# WHAT YOU NEED TO DO:
Repeat exactly the lines of the listing below, please, starting with the first and ending with the line containing "import numpy as np"; leave out the rest.

# EXTRACTED DATA:

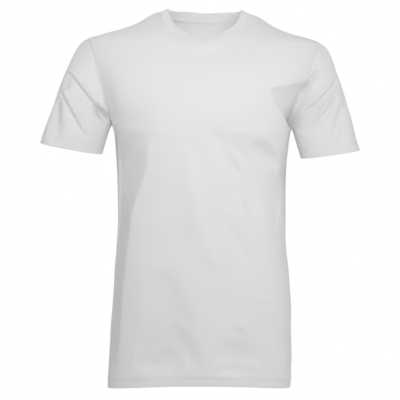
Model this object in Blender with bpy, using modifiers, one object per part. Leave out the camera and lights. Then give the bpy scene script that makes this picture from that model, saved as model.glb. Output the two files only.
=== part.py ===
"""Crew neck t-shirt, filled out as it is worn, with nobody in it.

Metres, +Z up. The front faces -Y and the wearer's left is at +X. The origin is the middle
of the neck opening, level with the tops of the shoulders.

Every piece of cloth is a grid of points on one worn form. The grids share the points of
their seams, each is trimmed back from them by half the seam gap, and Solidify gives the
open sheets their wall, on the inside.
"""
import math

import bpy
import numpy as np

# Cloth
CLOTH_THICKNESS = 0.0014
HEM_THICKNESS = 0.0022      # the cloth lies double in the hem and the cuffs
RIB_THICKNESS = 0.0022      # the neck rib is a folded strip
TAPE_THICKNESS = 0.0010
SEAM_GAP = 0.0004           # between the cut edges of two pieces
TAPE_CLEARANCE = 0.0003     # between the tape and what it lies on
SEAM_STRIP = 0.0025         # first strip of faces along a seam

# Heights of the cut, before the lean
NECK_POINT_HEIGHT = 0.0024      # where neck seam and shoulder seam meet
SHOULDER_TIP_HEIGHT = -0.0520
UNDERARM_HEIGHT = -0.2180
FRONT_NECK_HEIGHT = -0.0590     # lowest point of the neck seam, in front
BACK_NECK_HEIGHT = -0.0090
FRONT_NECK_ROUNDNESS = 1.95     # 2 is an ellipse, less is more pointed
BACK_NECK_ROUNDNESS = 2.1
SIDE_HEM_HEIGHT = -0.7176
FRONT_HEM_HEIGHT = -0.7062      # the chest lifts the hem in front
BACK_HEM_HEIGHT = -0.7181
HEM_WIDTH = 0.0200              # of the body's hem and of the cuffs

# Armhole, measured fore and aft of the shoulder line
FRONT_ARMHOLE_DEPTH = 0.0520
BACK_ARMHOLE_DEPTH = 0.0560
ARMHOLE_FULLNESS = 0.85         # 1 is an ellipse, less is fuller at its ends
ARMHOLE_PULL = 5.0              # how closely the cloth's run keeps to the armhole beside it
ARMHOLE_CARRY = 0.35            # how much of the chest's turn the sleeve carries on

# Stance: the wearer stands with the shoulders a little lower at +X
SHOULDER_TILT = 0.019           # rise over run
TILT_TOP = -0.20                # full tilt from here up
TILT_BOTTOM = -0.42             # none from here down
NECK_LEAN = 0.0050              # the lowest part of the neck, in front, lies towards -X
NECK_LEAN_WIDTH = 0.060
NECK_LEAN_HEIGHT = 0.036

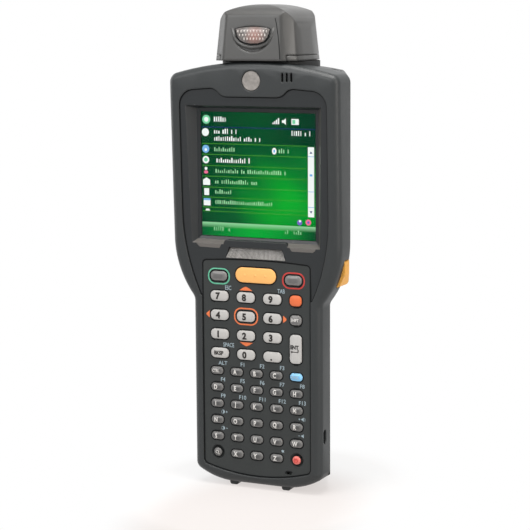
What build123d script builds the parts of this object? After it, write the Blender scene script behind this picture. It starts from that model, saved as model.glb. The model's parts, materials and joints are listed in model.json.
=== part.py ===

# RESPONSE TO THIS TASK:
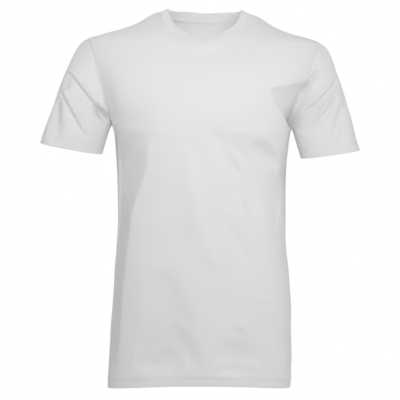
Model this object in Blender with bpy, using modifiers, one object per part. Leave out the camera and lights. Then give the bpy scene script that makes this picture from that model, saved as model.glb. Output the two files only.
=== part.py ===
"""Crew neck t-shirt, filled out as it is worn, with nobody in it.

Metres, +Z up. The front faces -Y and the wearer's left is at +X. The origin is the middle
of the neck opening, level with the tops of the shoulders.

Every piece of cloth is a grid of points on one worn form. The grids share the points of
their seams, each is trimmed back from them by half the seam gap, and Solidify gives the
open sheets their wall, on the inside.
"""
import math

import bpy
import numpy as np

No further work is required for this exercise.